### Aim of the exercise
Please give the listing again, word for word, with nothing left out.

### Supplied information
<<<<
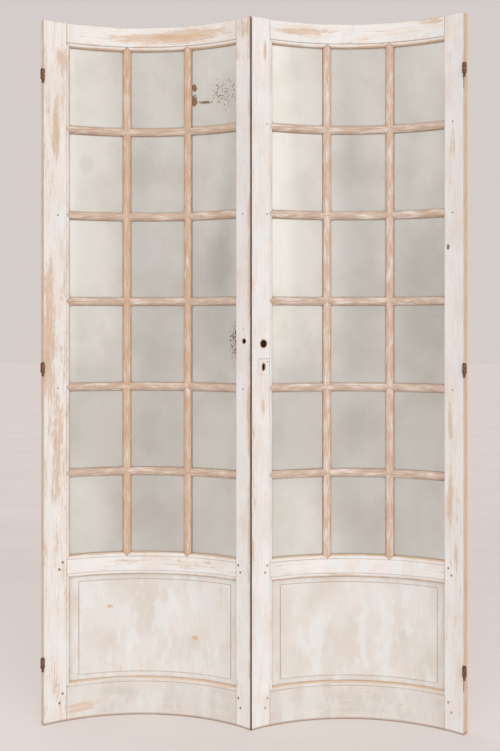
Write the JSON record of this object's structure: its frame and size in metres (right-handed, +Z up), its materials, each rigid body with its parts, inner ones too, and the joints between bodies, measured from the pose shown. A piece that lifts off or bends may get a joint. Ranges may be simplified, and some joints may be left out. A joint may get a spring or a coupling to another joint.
{
  "type": "french doors",
  "caption": "Pair of bowed french door leaves with mirror panes in a glazing-bar grid over solid panels, on lift-off pin hinges, worn white paint.",
  "frame": {"origin": "floor level, midway between the two leaves and halfway through their depth", "axes": "+X to the viewer's right, +Y away from the viewer (the leaves bow that way), +Z up"},
  "size_m": [1.476, 0.191, 2.45],
  "materials": {
    "painted_wood": "old off-white paint, chalky, worn to bare pine at the edges",
    "worn_bars": "pine with most of its paint worn away",
    "mirror_glass": "old silvered glass, foxed in places",
    "putty": "dry linseed putty",
    "peg_wood": "end grain, darkened",
    "rusted_iron": "rusted",
    "lock_iron": "dull, lightly rusted"
  },
  "bodies": {
    "hinge_pins": {"left_hinge_pins": "rusted_iron", "right_hinge_pins": "rusted_iron"},
    "left_leaf": {"left_hinge_stile": "painted_wood", "left_meeting_stile": "painted_wood", "left_top_rail": "painted_wood", "left_lock_rail": "painted_wood", "left_bottom_rail": "painted_wood", "left_panel": "painted_wood", "left_upright_bar_1": "worn_bars", "left_upright_bar_2": "worn_bars", "left_cross_bar_1": "worn_bars", "left_cross_bar_2": "worn_bars", "left_cross_bar_3": "worn_bars", "left_cross_bar_4": "worn_bars", "left_cross_bar_5": "worn_bars", "left_mirrors_1": "mirror_glass", "left_mirrors_2": "mirror_glass", "left_mirrors_3": "mirror_glass", "left_mirrors_4": "mirror_glass", "left_mirrors_5": "mirror_glass", "left_mirrors_6": "mirror_glass", "left_putty": "putty", "left_pegs": "peg_wood", "left_hinge_bottom": "rusted_iron", "left_hinge_middle": "rusted_iron", "left_hinge_top": "rusted_iron"},
    "right_leaf": {"right_hinge_stile": "painted_wood", "right_meeting_stile": "painted_wood", "right_top_rail": "painted_wood", "right_lock_rail": "painted_wood", "right_bottom_rail": "painted_wood", "right_panel": "painted_wood", "right_upright_bar_1": "worn_bars", "right_upright_bar_2": "worn_bars", "right_cross_bar_1": "worn_bars", "right_cross_bar_2": "worn_bars", "right_cross_bar_3": "worn_bars", "right_cross_bar_4": "worn_bars", "right_cross_bar_5": "worn_bars", "right_mirrors_1": "mirror_glass", "right_mirrors_2": "mirror_glass", "right_mirrors_3": "mirror_glass", "right_mirrors_4": "mirror_glass", "right_mirrors_5": "mirror_glass", "right_mirrors_6": "mirror_glass", "right_putty": "putty", "right_pegs": "peg_wood", "right_hinge_bottom": "rusted_iron", "right_hinge_middle": "rusted_iron", "right_hinge_top": "rusted_iron", "right_keyhole_patch": "painted_wood", "right_lock_case": "lock_iron", "right_lock_cap": "lock_iron", "right_lock_screws": "lock_iron"},
    "follower": {"right_follower": "lock_iron"},
    "latch": {"right_latch": "lock_iron"},
    "dead_bolt": {"right_dead_bolt": "lock_iron"}
  },
  "joints": [
    {"name": "left_leaf_swing", "type": "hinge", "parent": "hinge_pins", "child": "left_leaf", "pos_m": [-0.7235, -0.088, 0], "axis": [0, 0, -1], "range_deg": [0, 110]},
    {"name": "right_leaf_swing", "type": "hinge", "parent": "hinge_pins", "child": "right_leaf", "pos_m": [0.7235, -0.088, 0], "axis": [0, 0, 1], "range_deg": [0, 110]},
    {"name": "follower_turn", "type": "hinge", "parent": "right_leaf", "child": "follower", "pos_m": [0.04111, -0.04934, 1.325], "axis": [-0.6091, 0.7931, 0], "range_deg": [0, 26]},
    {"name": "latch_slide", "type": "slide", "parent": "right_leaf", "child": "latch", "axis": [-0.7931, -0.6091, 0], "range_m": [0, 0.012]},
    {"name": "dead_bolt_slide", "type": "slide", "parent": "right_leaf", "child": "dead_bolt", "axis": [-0.7931, -0.6091, 0], "range_m": [0, 0.014]}
  ],
  "couplings": [
    {"joint": "latch_slide", "follows": "follower_turn", "m_per_rad": 0.026442}
  ]
}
>>>>
### Answer
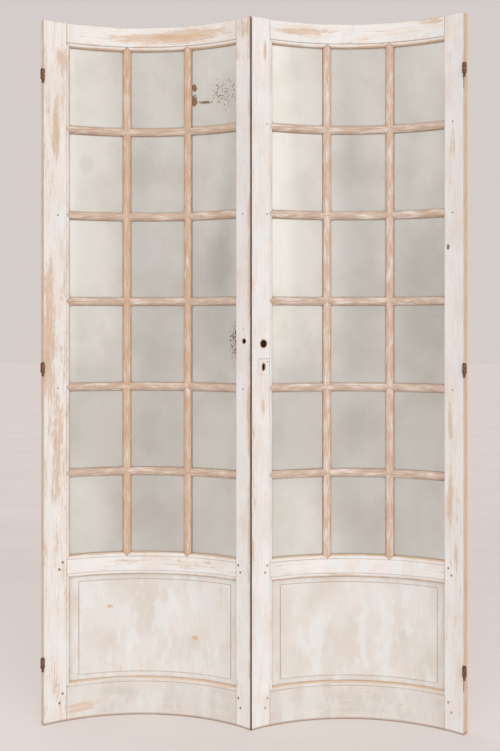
Write the JSON record of this object's structure: its frame and size in metres (right-handed, +Z up), its materials, each rigid body with its parts, inner ones too, and the joints between bodies, measured from the pose shown. A piece that lifts off or bends may get a joint. Ranges may be simplified, and some joints may be left out. A joint may get a spring or a coupling to another joint.
{
  "type": "french doors",
  "caption": "Pair of bowed french door leaves with mirror panes in a glazing-bar grid over solid panels, on lift-off pin hinges, worn white paint.",
  "frame": {"origin": "floor level, midway between the two leaves and halfway through their depth", "axes": "+X to the viewer's right, +Y away from the viewer (the leaves bow that way), +Z up"},
  "size_m": [1.476, 0.191, 2.45],
  "materials": {
    "painted_wood": "old off-white paint, chalky, worn to bare pine at the edges",
    "worn_bars": "pine with most of its paint worn away",
    "mirror_glass": "old silvered glass, foxed in places",
    "putty": "dry linseed putty",
    "peg_wood": "end grain, darkened",
    "rusted_iron": "rusted",
    "lock_iron": "dull, lightly rusted"
  },
  "bodies": {
    "hinge_pins": {"left_hinge_pins": "rusted_iron", "right_hinge_pins": "rusted_iron"},
    "left_leaf": {"left_hinge_stile": "painted_wood", "left_meeting_stile": "painted_wood", "left_top_rail": "painted_wood", "left_lock_rail": "painted_wood", "left_bottom_rail": "painted_wood", "left_panel": "painted_wood", "left_upright_bar_1": "worn_bars", "left_upright_bar_2": "worn_bars", "left_cross_bar_1": "worn_bars", "left_cross_bar_2": "worn_bars", "left_cross_bar_3": "worn_bars", "left_cross_bar_4": "worn_bars", "left_cross_bar_5": "worn_bars", "left_mirrors_1": "mirror_glass", "left_mirrors_2": "mirror_glass", "left_mirrors_3": "mirror_glass", "left_mirrors_4": "mirror_glass", "left_mirrors_5": "mirror_glass", "left_mirrors_6": "mirror_glass", "left_putty": "putty", "left_pegs": "peg_wood", "left_hinge_bottom": "rusted_iron", "left_hinge_middle": "rusted_iron", "left_hinge_top": "rusted_iron"},
    "right_leaf": {"right_hinge_stile": "painted_wood", "right_meeting_stile": "painted_wood", "right_top_rail": "painted_wood", "right_lock_rail": "painted_wood", "right_bottom_rail": "painted_wood", "right_panel": "painted_wood", "right_upright_bar_1": "worn_bars", "right_upright_bar_2": "worn_bars", "right_cross_bar_1": "worn_bars", "right_cross_bar_2": "worn_bars", "right_cross_bar_3": "worn_bars", "right_cross_bar_4": "worn_bars", "right_cross_bar_5": "worn_bars", "right_mirrors_1": "mirror_glass", "right_mirrors_2": "mirror_glass", "right_mirrors_3": "mirror_glass", "right_mirrors_4": "mirror_glass", "right_mirrors_5": "mirror_glass", "right_mirrors_6": "mirror_glass", "right_putty": "putty", "right_pegs": "peg_wood", "right_hinge_bottom": "rusted_iron", "right_hinge_middle": "rusted_iron", "right_hinge_top": "rusted_iron", "right_keyhole_patch": "painted_wood", "right_lock_case": "lock_iron", "right_lock_cap": "lock_iron", "right_lock_screws": "lock_iron"},
    "follower": {"right_follower": "lock_iron"},
    "latch": {"right_latch": "lock_iron"},
    "dead_bolt": {"right_dead_bolt": "lock_iron"}
  },
  "joints": [
    {"name": "left_leaf_swing", "type": "hinge", "parent": "hinge_pins", "child": "left_leaf", "pos_m": [-0.7235, -0.088, 0], "axis": [0, 0, -1], "range_deg": [0, 110]},
    {"name": "right_leaf_swing", "type": "hinge", "parent": "hinge_pins", "child": "right_leaf", "pos_m": [0.7235, -0.088, 0], "axis": [0, 0, 1], "range_deg": [0, 110]},
    {"name": "follower_turn", "type": "hinge", "parent": "right_leaf", "child": "follower", "pos_m": [0.04111, -0.04934, 1.325], "axis": [-0.6091, 0.7931, 0], "range_deg": [0, 26]},
    {"name": "latch_slide", "type": "slide", "parent": "right_leaf", "child": "latch", "axis": [-0.7931, -0.6091, 0], "range_m": [0, 0.012]},
    {"name": "dead_bolt_slide", "type": "slide", "parent": "right_leaf", "child": "dead_bolt", "axis": [-0.7931, -0.6091, 0], "range_m": [0, 0.014]}
  ],
  "couplings": [
    {"joint": "latch_slide", "follows": "follower_turn", "m_per_rad": 0.026442}
  ]
}